Three-Dimensional Normal Stress for Controlling Electronic Structure and Magnetic Property of Fe 2 Ge

A system study of the three-dimensional normal stress for regulating electronic structure and magnetic property of Fe 2 Ge is studied. The density states of Fe more than 92% contribution come from Fe 3d, the density states of Ge mainly contributed from Ge 4p and Ge 4s, and the Fe 3d spin induces the Ge 4p electron transfer. The inductive effect increases germanium electron energy, weakens the Fe spin density of states, opposes the stability of the ferromagnetic state.

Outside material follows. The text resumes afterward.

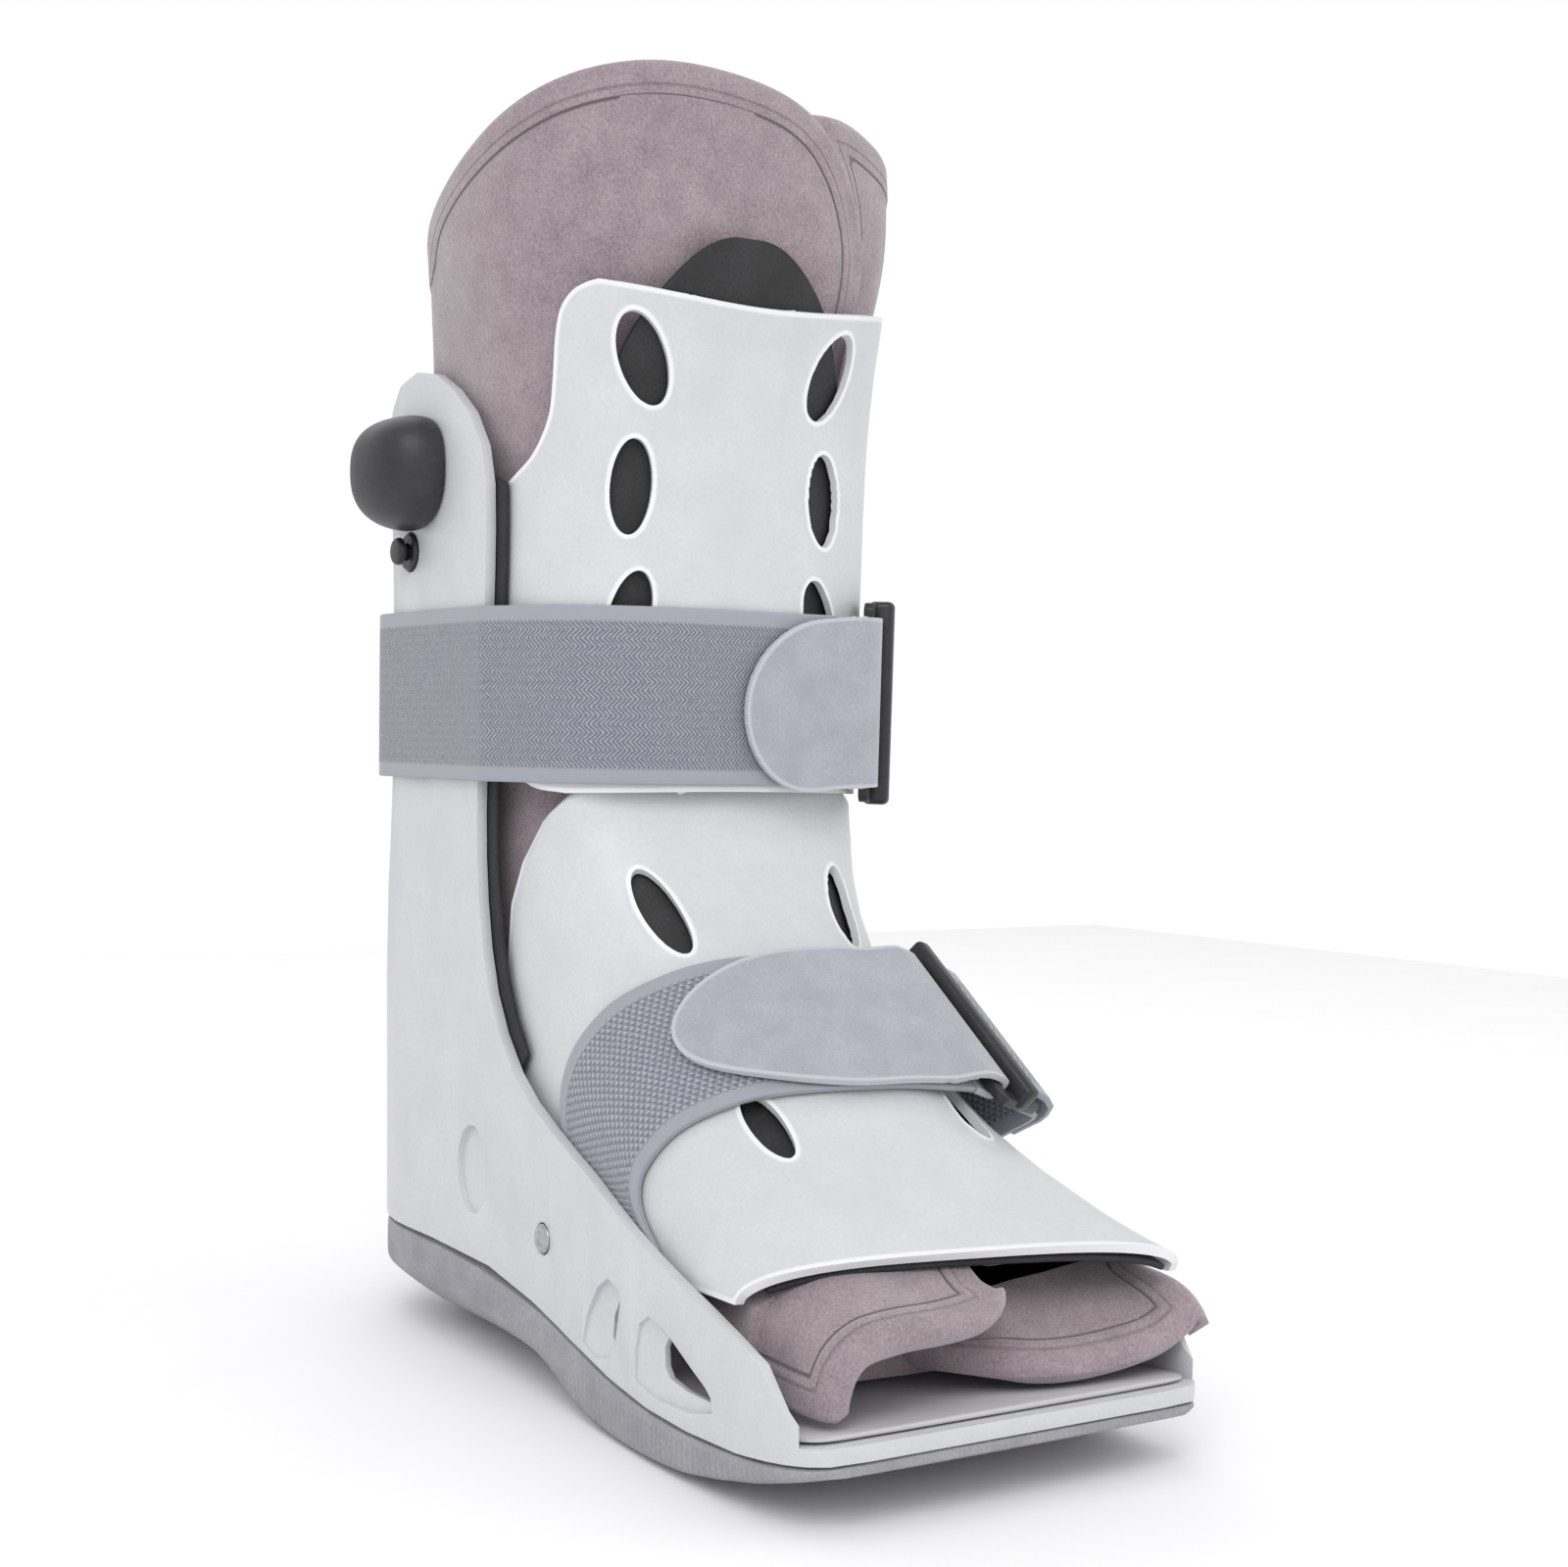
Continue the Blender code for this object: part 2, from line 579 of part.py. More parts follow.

The magnetic moment varies from 5 to 3 μB with the stress charges from -30 to 30 GPa. The charge of Fe is negative whereas the Ge atom is positively charged, the Fe atom loses charge, the charge transfers to the Ge atom. The unevenly distributed charge forms the new occupy state and spin polarization state in the Fe 2 Ge electron structure system. The Fe is the electron donor, the total electron is transferred to Ge, but the total numbers of gain electron and total numbers of lost electron are not equal, so the Fe 2 Ge electron system may have hybridization between the Fe 3d state and Ge 4p state. The magnetic of Fe 2 Ge mainly comes from the unoccupied Fe 3d orbital, the Fe 3d is positive spin-polarization state and the spin-polarization strength is decreased, the Ge 4p is negative spin-polarization state and the spin-polarization strength are increased. Moreover, electrons-spin polarization is relevant to the structure parameters of the Fe 2 Ge system, and controls spin-polarized electronic behavior by means of adjusting ferromagnetic.